◆ **CHALLENGE**: Write out again, unaltered, the lines from the start through the line containing "its mirror-soled partner.".

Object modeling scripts
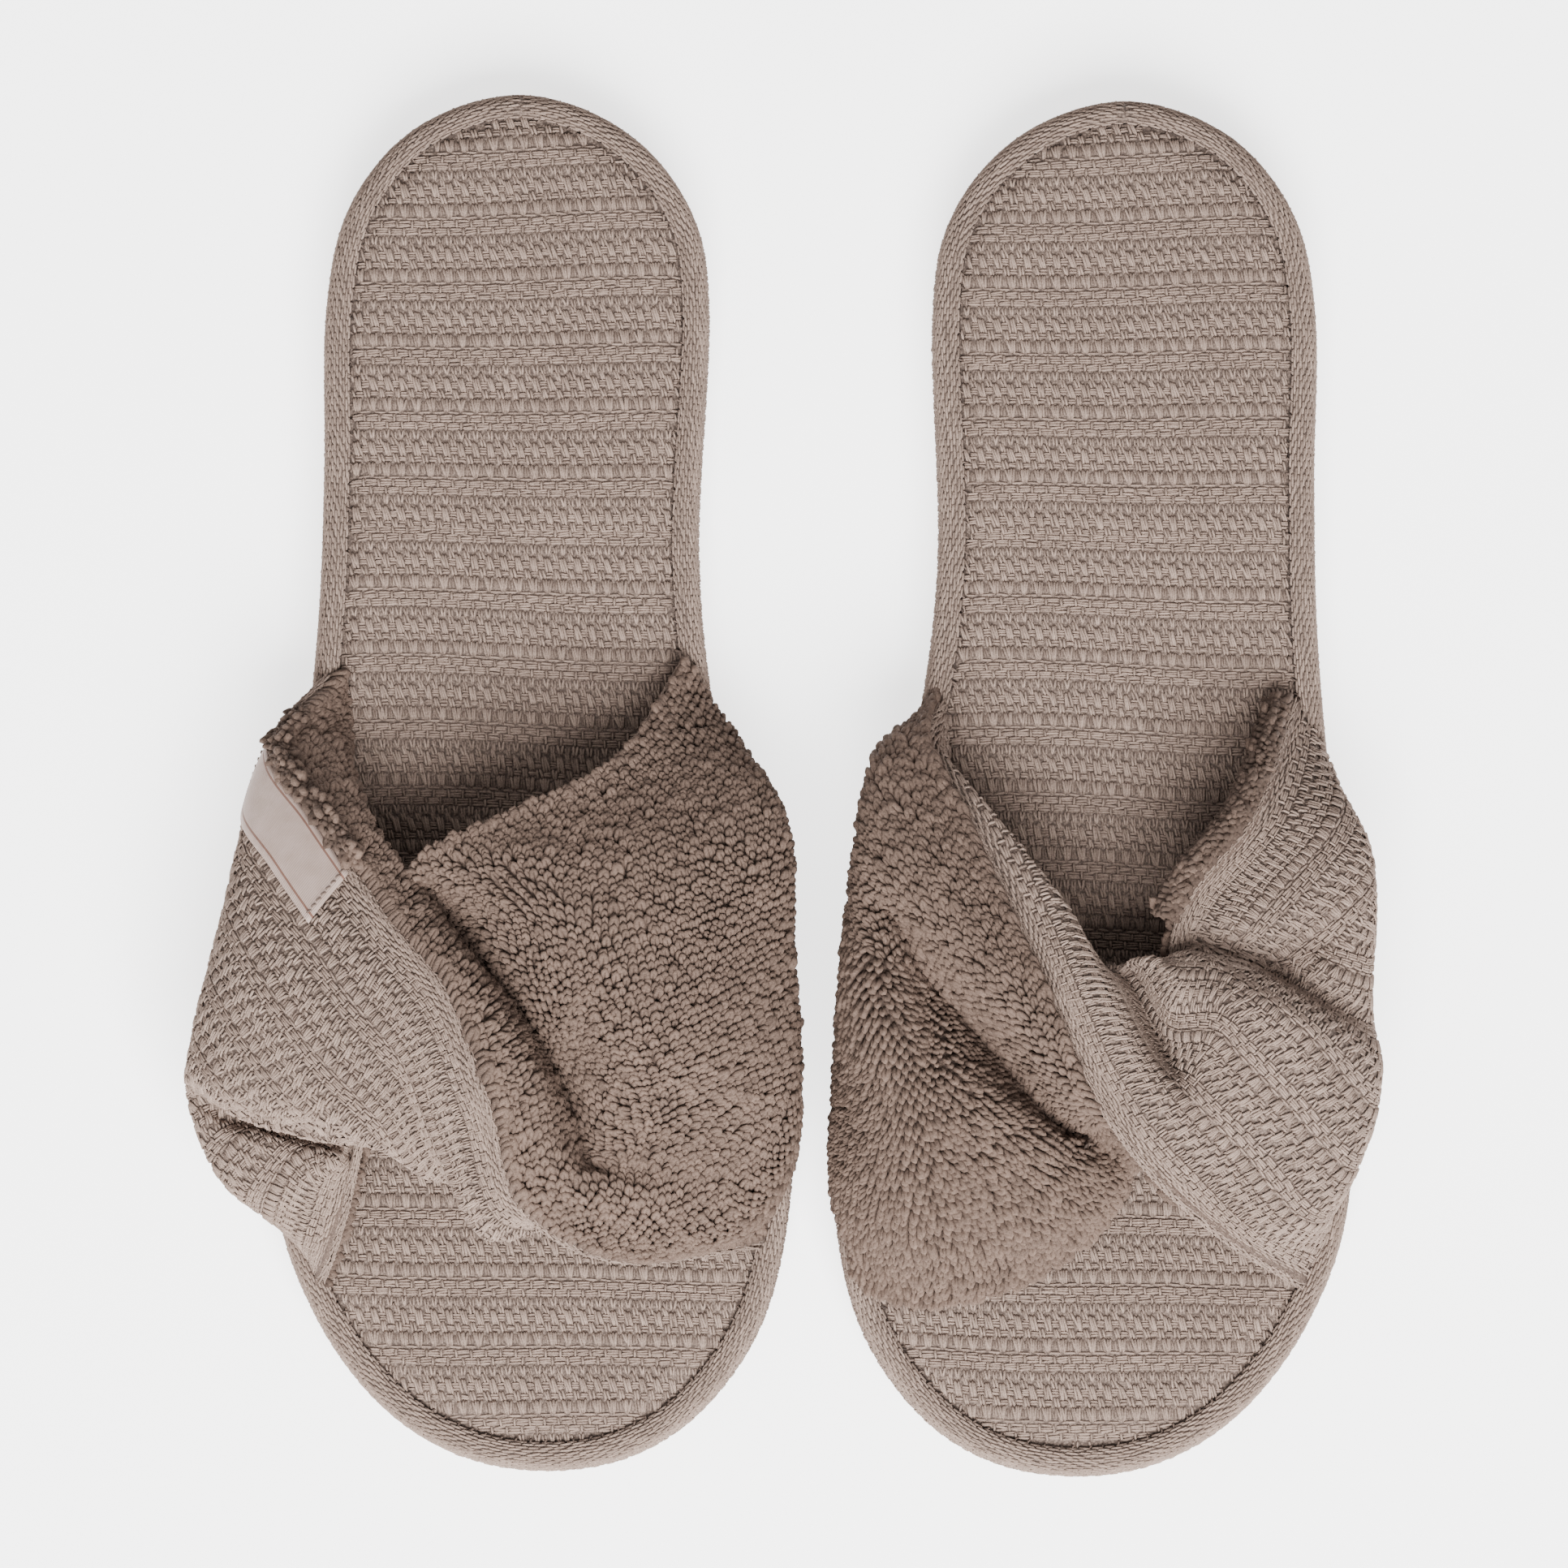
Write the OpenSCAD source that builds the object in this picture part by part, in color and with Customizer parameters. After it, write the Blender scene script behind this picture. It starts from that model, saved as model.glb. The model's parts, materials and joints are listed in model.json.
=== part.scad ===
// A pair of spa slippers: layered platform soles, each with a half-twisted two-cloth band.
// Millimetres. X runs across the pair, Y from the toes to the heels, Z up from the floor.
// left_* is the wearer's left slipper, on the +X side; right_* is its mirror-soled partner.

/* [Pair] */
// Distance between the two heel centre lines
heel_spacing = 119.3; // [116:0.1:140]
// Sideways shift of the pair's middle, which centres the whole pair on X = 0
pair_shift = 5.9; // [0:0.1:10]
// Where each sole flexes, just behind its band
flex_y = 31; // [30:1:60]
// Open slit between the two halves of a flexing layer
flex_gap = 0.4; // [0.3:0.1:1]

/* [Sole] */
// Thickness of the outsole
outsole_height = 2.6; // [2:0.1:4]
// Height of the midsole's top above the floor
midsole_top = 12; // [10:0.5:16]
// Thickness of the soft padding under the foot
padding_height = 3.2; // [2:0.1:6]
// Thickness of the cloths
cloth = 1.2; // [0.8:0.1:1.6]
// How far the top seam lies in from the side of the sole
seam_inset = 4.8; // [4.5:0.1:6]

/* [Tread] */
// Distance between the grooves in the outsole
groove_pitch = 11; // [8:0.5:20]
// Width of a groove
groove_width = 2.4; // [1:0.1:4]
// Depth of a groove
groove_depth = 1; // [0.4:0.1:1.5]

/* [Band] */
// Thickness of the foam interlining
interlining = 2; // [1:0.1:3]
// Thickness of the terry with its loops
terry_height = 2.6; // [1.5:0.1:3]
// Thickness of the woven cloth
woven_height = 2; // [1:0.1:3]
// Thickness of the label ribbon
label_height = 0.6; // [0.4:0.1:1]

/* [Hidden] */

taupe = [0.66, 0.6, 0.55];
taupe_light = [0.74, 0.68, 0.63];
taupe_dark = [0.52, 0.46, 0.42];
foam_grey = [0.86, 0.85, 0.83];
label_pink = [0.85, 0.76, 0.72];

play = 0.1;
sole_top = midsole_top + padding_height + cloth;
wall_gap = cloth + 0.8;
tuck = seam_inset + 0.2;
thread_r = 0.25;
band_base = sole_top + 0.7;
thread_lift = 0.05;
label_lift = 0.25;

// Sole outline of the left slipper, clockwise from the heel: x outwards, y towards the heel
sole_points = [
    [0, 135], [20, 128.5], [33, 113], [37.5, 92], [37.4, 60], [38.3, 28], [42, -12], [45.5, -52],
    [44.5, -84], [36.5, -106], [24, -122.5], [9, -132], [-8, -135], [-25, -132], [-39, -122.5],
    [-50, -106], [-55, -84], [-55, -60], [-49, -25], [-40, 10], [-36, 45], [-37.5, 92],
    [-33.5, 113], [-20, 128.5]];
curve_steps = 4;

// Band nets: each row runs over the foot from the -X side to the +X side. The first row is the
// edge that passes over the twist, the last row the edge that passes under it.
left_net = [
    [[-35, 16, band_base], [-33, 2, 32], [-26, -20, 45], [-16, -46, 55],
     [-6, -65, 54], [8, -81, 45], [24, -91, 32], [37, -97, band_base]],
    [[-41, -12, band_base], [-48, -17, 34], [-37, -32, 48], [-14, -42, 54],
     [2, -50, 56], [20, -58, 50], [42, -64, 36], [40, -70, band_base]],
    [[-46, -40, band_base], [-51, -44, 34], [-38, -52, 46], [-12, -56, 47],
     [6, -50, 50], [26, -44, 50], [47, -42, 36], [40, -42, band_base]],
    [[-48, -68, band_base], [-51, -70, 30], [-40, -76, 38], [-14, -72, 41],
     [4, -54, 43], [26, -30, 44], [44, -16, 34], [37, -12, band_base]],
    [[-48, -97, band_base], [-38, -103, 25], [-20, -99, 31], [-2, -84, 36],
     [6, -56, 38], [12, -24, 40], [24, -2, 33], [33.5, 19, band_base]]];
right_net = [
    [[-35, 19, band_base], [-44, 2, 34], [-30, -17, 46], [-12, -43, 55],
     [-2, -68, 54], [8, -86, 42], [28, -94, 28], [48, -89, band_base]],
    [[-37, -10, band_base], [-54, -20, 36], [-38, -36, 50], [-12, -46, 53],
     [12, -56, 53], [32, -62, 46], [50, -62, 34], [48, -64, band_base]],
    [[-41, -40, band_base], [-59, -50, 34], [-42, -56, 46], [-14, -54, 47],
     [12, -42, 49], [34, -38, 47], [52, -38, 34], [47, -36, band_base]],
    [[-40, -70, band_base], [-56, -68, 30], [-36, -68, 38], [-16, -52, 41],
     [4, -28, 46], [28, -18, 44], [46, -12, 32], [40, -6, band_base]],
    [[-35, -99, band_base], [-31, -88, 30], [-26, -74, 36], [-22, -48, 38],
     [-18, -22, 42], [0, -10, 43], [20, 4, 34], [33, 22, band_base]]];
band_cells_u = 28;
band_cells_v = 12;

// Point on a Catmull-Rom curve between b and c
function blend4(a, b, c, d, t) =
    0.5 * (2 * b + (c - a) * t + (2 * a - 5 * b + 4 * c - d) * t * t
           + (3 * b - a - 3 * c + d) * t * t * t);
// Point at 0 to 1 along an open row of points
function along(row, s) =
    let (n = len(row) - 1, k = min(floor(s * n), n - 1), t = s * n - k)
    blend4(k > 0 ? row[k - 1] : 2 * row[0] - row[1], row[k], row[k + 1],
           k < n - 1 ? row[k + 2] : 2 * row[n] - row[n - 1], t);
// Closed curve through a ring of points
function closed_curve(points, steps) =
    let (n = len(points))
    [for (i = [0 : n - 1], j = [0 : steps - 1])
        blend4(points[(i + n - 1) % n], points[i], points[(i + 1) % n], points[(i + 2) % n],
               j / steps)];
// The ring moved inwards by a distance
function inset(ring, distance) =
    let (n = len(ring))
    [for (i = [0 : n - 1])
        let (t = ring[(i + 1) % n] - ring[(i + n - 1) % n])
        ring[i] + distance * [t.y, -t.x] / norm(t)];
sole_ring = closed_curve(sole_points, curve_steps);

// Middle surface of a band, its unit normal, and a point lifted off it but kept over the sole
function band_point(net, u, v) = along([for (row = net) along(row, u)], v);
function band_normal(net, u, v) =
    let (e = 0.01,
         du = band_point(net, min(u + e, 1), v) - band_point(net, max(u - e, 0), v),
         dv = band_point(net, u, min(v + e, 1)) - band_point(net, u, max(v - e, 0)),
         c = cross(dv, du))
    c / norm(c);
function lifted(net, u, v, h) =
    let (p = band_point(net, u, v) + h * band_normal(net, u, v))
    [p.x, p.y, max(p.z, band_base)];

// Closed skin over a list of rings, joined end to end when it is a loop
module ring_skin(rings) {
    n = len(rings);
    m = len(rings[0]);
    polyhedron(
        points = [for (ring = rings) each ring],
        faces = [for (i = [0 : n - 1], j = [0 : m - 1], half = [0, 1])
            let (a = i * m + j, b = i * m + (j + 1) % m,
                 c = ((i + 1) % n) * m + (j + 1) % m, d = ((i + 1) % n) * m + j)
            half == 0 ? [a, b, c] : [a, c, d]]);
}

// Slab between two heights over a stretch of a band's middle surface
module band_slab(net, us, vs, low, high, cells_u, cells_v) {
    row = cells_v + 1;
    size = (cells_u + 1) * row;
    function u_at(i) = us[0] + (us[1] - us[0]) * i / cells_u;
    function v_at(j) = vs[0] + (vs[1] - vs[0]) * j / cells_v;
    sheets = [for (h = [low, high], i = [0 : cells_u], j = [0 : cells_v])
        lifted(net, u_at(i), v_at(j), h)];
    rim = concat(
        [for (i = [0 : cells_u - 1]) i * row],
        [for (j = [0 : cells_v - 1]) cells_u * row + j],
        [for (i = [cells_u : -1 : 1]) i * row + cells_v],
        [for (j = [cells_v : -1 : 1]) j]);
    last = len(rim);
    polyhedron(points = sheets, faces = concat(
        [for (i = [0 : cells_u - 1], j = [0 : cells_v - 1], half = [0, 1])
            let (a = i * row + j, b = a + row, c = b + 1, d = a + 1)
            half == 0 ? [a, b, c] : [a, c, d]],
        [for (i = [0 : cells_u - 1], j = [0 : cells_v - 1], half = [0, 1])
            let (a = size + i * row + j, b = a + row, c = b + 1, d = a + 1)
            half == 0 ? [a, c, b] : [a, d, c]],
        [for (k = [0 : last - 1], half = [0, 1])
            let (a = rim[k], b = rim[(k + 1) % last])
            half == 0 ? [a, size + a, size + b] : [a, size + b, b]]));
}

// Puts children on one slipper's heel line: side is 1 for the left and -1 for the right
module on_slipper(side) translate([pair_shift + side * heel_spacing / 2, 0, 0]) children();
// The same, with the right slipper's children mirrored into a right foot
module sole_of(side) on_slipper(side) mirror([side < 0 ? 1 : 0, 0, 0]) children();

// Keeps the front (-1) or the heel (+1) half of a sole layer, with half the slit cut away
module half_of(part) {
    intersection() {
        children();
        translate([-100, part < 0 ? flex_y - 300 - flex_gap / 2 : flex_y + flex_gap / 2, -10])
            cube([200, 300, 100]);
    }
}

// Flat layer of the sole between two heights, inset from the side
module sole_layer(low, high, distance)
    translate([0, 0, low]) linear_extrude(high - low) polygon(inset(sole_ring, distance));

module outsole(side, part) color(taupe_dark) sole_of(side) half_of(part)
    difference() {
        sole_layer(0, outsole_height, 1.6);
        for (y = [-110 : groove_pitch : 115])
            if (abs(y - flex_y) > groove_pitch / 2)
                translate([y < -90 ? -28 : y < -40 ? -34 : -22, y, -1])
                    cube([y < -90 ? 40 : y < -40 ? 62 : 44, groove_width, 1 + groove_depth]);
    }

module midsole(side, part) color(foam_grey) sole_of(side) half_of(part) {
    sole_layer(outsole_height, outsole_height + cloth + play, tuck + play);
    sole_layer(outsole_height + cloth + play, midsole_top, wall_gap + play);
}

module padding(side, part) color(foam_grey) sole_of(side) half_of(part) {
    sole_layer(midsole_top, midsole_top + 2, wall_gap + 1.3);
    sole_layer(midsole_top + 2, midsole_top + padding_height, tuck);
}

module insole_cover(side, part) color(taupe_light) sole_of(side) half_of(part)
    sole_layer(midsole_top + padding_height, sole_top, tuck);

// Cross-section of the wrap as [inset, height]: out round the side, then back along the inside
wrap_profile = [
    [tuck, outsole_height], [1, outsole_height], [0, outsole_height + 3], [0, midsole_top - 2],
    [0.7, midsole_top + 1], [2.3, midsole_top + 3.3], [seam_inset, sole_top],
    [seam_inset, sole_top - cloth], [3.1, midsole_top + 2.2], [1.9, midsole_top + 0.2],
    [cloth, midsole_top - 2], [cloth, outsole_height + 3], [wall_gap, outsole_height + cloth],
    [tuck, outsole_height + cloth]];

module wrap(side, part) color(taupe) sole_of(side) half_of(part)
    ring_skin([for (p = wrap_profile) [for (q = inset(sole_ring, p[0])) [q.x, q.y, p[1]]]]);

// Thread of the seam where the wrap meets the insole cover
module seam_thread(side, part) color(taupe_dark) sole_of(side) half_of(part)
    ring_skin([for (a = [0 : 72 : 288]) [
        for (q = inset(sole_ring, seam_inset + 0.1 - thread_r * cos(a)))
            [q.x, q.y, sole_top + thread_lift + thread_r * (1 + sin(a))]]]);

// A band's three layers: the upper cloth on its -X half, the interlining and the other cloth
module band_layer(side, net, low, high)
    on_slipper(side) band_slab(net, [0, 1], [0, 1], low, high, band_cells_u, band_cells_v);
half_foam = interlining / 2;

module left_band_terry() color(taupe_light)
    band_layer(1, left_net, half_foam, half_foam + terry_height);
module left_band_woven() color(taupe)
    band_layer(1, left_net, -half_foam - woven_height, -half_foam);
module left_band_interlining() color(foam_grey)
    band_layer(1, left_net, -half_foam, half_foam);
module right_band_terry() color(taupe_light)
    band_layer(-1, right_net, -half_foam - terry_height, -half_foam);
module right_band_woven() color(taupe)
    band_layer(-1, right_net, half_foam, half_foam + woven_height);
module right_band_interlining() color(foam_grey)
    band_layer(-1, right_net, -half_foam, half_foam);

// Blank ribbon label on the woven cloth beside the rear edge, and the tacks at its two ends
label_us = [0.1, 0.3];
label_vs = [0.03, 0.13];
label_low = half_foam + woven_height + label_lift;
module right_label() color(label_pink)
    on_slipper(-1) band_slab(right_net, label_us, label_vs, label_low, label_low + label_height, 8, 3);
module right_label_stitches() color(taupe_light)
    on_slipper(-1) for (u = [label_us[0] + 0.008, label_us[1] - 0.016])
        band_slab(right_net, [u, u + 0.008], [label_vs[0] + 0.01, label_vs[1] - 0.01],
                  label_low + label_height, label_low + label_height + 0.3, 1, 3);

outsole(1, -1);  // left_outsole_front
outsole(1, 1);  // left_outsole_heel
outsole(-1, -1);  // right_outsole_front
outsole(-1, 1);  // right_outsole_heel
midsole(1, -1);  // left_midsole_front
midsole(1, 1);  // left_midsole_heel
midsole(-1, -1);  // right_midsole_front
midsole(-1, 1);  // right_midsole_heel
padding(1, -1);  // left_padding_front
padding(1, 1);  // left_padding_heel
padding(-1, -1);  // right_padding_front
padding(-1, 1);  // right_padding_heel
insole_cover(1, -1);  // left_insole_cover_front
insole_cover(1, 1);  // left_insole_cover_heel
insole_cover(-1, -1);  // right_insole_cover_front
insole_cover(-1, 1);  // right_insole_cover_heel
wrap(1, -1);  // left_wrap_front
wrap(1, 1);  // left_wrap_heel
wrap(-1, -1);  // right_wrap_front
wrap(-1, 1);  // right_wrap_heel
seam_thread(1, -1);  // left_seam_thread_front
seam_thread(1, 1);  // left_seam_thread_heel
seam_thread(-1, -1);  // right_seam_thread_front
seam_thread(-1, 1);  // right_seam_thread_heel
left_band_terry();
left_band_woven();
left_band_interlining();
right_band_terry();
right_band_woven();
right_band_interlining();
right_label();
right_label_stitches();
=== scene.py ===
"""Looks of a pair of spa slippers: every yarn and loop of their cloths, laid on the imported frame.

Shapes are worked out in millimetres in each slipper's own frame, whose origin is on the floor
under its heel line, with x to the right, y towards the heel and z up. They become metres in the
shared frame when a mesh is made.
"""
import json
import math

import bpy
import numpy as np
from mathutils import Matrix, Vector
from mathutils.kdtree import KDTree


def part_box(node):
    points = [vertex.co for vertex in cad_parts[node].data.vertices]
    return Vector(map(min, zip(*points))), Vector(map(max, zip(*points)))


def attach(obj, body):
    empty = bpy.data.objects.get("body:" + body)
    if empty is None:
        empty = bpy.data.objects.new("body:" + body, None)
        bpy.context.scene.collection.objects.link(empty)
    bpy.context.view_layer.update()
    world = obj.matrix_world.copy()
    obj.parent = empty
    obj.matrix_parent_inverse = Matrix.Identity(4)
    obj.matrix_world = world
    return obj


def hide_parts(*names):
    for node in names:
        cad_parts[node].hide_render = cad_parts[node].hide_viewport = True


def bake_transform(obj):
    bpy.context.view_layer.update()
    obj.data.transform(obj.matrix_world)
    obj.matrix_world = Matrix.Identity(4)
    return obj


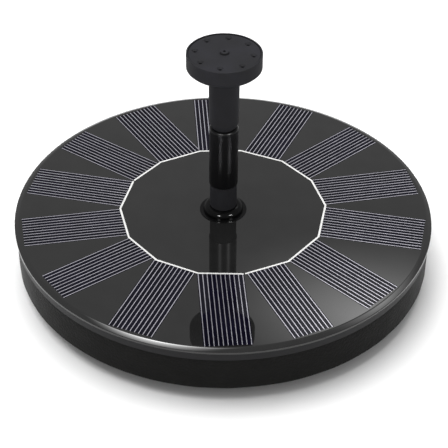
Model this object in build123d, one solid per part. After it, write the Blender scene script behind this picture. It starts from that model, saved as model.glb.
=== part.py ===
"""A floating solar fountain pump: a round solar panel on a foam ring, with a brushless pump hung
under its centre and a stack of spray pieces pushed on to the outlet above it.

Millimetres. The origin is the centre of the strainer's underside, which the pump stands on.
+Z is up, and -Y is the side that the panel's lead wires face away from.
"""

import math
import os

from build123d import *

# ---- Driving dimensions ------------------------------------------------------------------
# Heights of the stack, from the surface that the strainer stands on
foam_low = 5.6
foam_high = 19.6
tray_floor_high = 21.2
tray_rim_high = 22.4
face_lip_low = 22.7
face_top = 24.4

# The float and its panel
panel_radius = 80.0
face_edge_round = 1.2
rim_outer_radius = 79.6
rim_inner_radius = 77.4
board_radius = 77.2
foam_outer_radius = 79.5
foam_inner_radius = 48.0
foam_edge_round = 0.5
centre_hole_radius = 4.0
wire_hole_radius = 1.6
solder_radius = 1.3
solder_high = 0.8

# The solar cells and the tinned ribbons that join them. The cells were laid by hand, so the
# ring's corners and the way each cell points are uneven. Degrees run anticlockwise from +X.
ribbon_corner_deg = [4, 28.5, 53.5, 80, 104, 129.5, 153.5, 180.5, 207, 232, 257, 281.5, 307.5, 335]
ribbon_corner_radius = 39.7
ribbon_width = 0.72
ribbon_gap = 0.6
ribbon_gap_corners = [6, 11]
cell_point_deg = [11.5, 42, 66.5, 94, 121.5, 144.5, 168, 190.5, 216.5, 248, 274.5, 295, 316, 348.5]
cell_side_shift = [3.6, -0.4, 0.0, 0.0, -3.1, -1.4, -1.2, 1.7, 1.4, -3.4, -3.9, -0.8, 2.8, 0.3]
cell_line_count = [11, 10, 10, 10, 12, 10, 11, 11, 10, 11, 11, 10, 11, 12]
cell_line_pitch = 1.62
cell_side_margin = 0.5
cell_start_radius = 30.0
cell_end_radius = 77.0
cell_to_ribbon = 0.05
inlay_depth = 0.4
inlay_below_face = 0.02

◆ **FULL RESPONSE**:
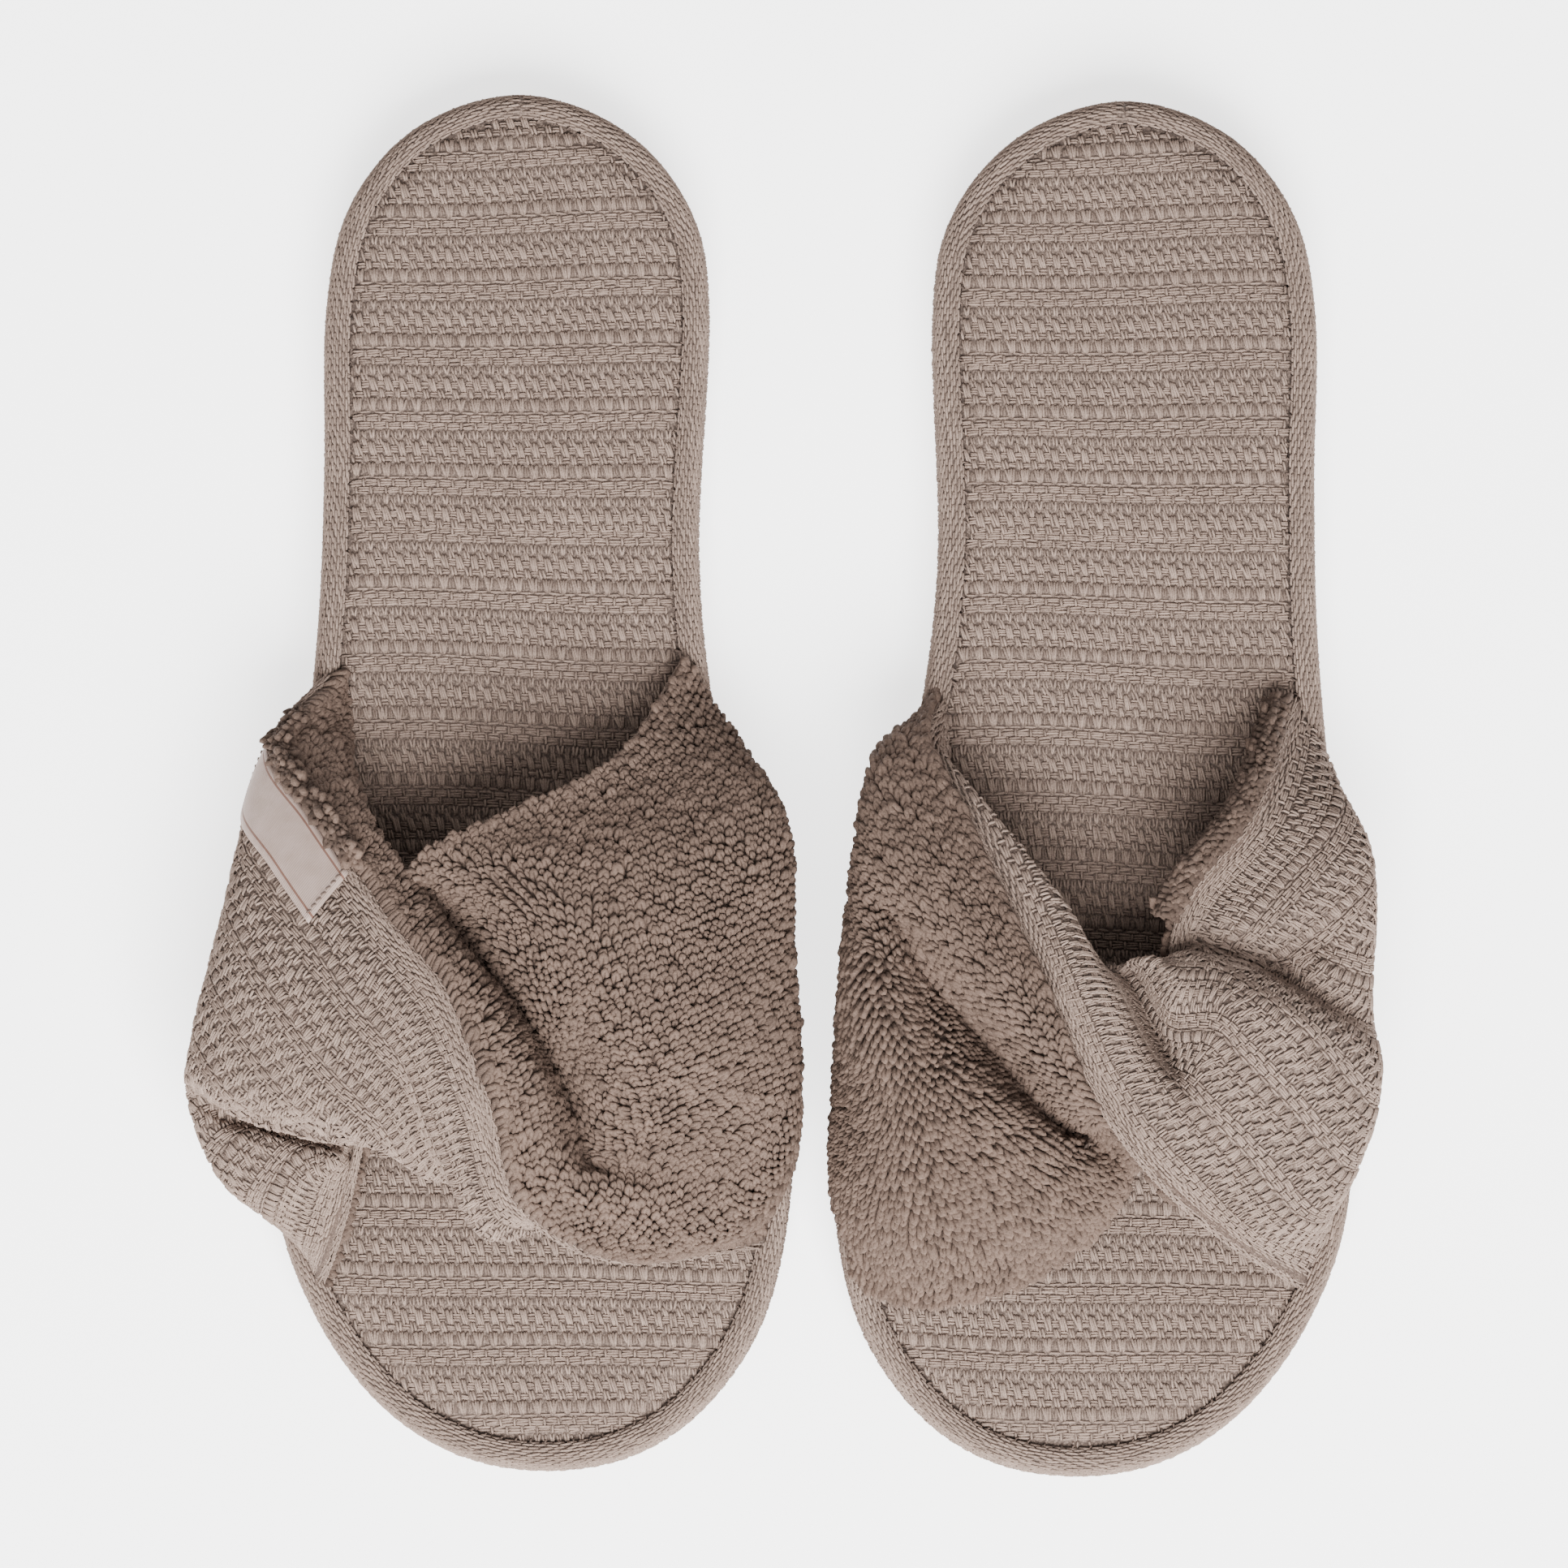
Write the OpenSCAD source that builds the object in this picture part by part, in color and with Customizer parameters. After it, write the Blender scene script behind this picture. It starts from that model, saved as model.glb. The model's parts, materials and joints are listed in model.json.
=== part.scad ===
// A pair of spa slippers: layered platform soles, each with a half-twisted two-cloth band.
// Millimetres. X runs across the pair, Y from the toes to the heels, Z up from the floor.
// left_* is the wearer's left slipper, on the +X side; right_* is its mirror-soled partner.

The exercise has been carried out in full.